Eisenhower's approach to the Cold War provides lessons that will not have to be re-learned, provided they are remembered: provide security, build a strong economy, protect civil liberties, and win the struggle of ideas. What Carafano and Rosenweig offer are the nuts and bolts of how these concepts become counter-terrorist policy. We already have the fundamentals in place, but we will have to adapt to a new enemy. Their suggestions include replacing the Unified Command Plan with a U. S. Engagement Plan, crafted by and reporting to the National Security Council rather than the Pentagon. And since redundancy must be built into any plan, they offer their concept of "layered security" to prevent attacks on our homeland. And as might be expected, the authors offer several ways to improve the Department of Homeland Security. The present incarnation results from a "scattershot, partisan" approach by Congress, making the DHS little more than an "intelligence end-user," or worse, just another entitlement program. The alternative: performance and threat-based funding.

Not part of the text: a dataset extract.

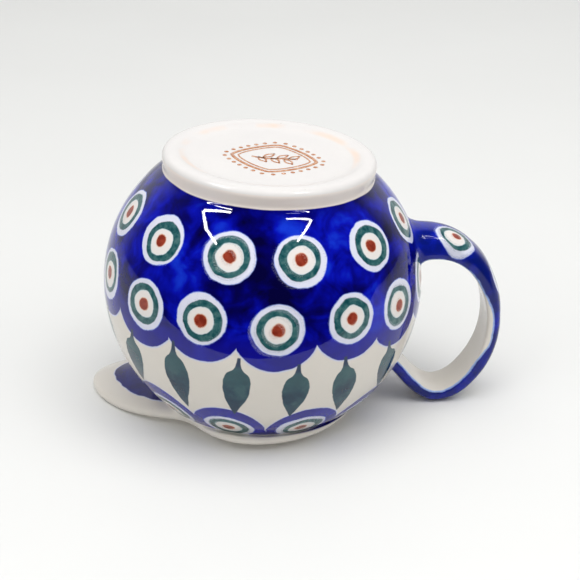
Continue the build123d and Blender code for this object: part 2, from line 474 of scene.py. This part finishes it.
def strap_surface():
    """Rows of points on the strap with its soft roots, and how far each is along from the foot's end."""
    first, last = strap_ends(len(strap_section(1.0)))
    even = np.linspace(0, 1, 150)
    closer_at_ends = (even - 0.3 * np.sin(FULL_TURN * even) / FULL_TURN)[:, None]
    points = strap_grid(first * (1 - closer_at_ends) + last * closer_at_ends)
    gap, lift = bubble_gap(points)
    travelled = np.cumsum(np.linalg.norm(np.diff(points, axis=0, prepend=points[:1]), axis=2), axis=0)
    left = travelled[-1:] - travelled
    # the roots spread away from the strap's own middle line, along the body
    away = points - points.mean(1, keepdims=True)
    away = away - lift * (away * lift).sum(2, keepdims=True)
    away = away / np.linalg.norm(away, axis=2, keepdims=True)
    spread = np.zeros(travelled.shape)
    for distance, radius in zip((travelled, left), STRAP_ROOTS):
        near = np.clip(1 - distance / (radius * 1.6), 0, 1)
        spread += radius * (1 - np.sqrt(1 - near ** 2))
    points = points + away * spread[..., None] * 0.8
    gap_after, lift = bubble_gap(points)
    settle = np.clip(1 - np.minimum(travelled, left) / ROOT_STRETCH, 0, 1)
    points = points - lift * ((gap_after - gap) * settle)[..., None]
    # one more row at each end is hidden in the body's wall
    hidden = [(points[row] - lift[row] * ROOT_DEPTH + away[row] * 0.3)[None] for row in (0, -1)]
    points = np.concatenate([hidden[0], points, hidden[1]])
    travelled = np.concatenate([travelled[:1], travelled, travelled[-1:]])
    return points, travelled


def strap_table(travelled):
    """For each point of the strap: how far along the crown, past the inner face and round it is."""
    outline = np.array(strap_section(5.0))
    step = np.linalg.norm(np.diff(np.vstack([outline, outline[:1]]), axis=0), axis=1)
    run = np.concatenate([[0], np.cumsum(step)[:-1]])
    perimeter = step.sum()
    inner_half = STRAP_HALF - STRAP_CORNER
    past = np.abs((run - inner_half + perimeter / 2) % perimeter - perimeter / 2) - inner_half
    crown = int(outline[:, 1].argmax())
    around = (run - run[crown] + perimeter / 2) % perimeter - perimeter / 2
    columns = np.broadcast_arrays(travelled[:, crown:crown + 1], past, around)
    return np.stack(columns, 2).reshape(-1, 3)


def handle_strap():
    """The strap from the body near the foot, round to the body near the rim, with soft glazed roots."""
    points, travelled = strap_surface()
    rows, count = travelled.shape
    faces = []
    for i in range(rows - 1):
        for j in range(count):
            k = (j + 1) % count
            faces.append((i * count + j, i * count + k, (i + 1) * count + k, (i + 1) * count + j))
    faces.append(list(range(count))[::-1])
    faces.append([(rows - 1) * count + j for j in range(count)])
    obj = mesh_object("handle_strap_glazed", points.reshape(-1, 3), faces)
    corner_vertex, corner_face, _ = corner_table(obj)
    run, past, around = strap_table(travelled)[corner_vertex].T
    corner_attribute(obj, "strap", np.stack([run, past, around], 1))
    # each face belongs to the eye nearest along the strap, and the inner face has none
    eyes = np.array(HANDLE_EYES)
    face_run = np.bincount(corner_face, run) / np.bincount(corner_face)
    number = np.abs(face_run[:, None] - eyes[None, :, 0]).argmin(1)[corner_face]
    along = np.where(past < 0.2, NO_EYE, run - eyes[number, 0])
    across = (around - eyes[number, 1]) * 1.3
    corner_attribute(obj, "eye", np.stack([along, across, HANDLE_SEED + number], 1))
    return obj


def add_ribbon(vertices, faces, line, width, closed=False):
    """Adds a thin printed line of an even width, as a closed strip between the ink's two faces."""
    low, high = STAMP_FACES
    points = [np.array(p, float) for p in line]
    count = len(points)
    first = len(vertices)
    for i, p in enumerate(points):
        before = points[i - 1] if i or closed else p
        after = points[(i + 1) % count] if i < count - 1 or closed else p
        along = (after - before) / np.linalg.norm(after - before)
        side = np.array([-along[1], along[0]]) * width / 2
        for x, y, z in ((*(p - side), low), (*(p + side), low), (*(p + side), high), (*(p - side), high)):
            vertices.append((x, y, z))
    for i in range(count if closed else count - 1):
        a = first + 4 * i
        b = first + 4 * ((i + 1) % count)
        for k in range(4):
            m = (k + 1) % 4
            faces.append((a + k, a + m, b + m, b + k))
    if not closed:
        faces.append((first + 3, first + 2, first + 1, first))
        last = first + 4 * (count - 1)
        faces.append((last, last + 1, last + 2, last + 3))


def lozenge_point(a, grow=0.0, size=1.0):
    """A point on the stamp's soft lozenge, at an angle round it."""
    reach = (abs(math.cos(a)) ** LOZENGE_POWER + abs(math.sin(a)) ** LOZENGE_POWER) ** (-1 / LOZENGE_POWER)
    wide, tall = ((half + grow) * size * reach for half in LOZENGE_HALF)
    return wide * math.cos(a), tall * math.sin(a)


def sprig_leaf(at, side):
    """Outline of one of the sprig's leaves, at a place on its stem."""
    tilt = math.radians(SPRIG_LEAF_ANGLE * side)
    line = []
    for i in range(24):
        a = FULL_TURN * i / 24
        along = 2.3 * (1 - math.cos(a))
        across = 0.95 * math.sin(a) * math.sin(math.pi * (1 - math.cos(a)) / 2 * 0.94 + 0.1)
        line.append((at + along * math.cos(tilt) - across * math.sin(tilt),
                     along * math.sin(tilt) + across * math.cos(tilt)))
    return line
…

Winning the Long War also examines the weakness of a legal system which is incapable of dealing with actionable intelligence. We need a new preventive detention protocol for potential terrorists, one with more stringent standards. The measures now being used are vitally important, yet they are extralegal. We also get a thoughtful and well-documented pitch for trade versus aid as the more powerful tool of foreign policy. And some of the old Cold War tools, such as USIS, should be re-constituted and re-deployed against Islamic terror.

The authors' methodical and academic approach is a refreshing change from the bombast this topic typically engenders. This book deserves to be read and it deserves to influence American policy. I'm going to send copies of this book to my senators, Dodd and Lieberman. Why don't you send copies to yours, too?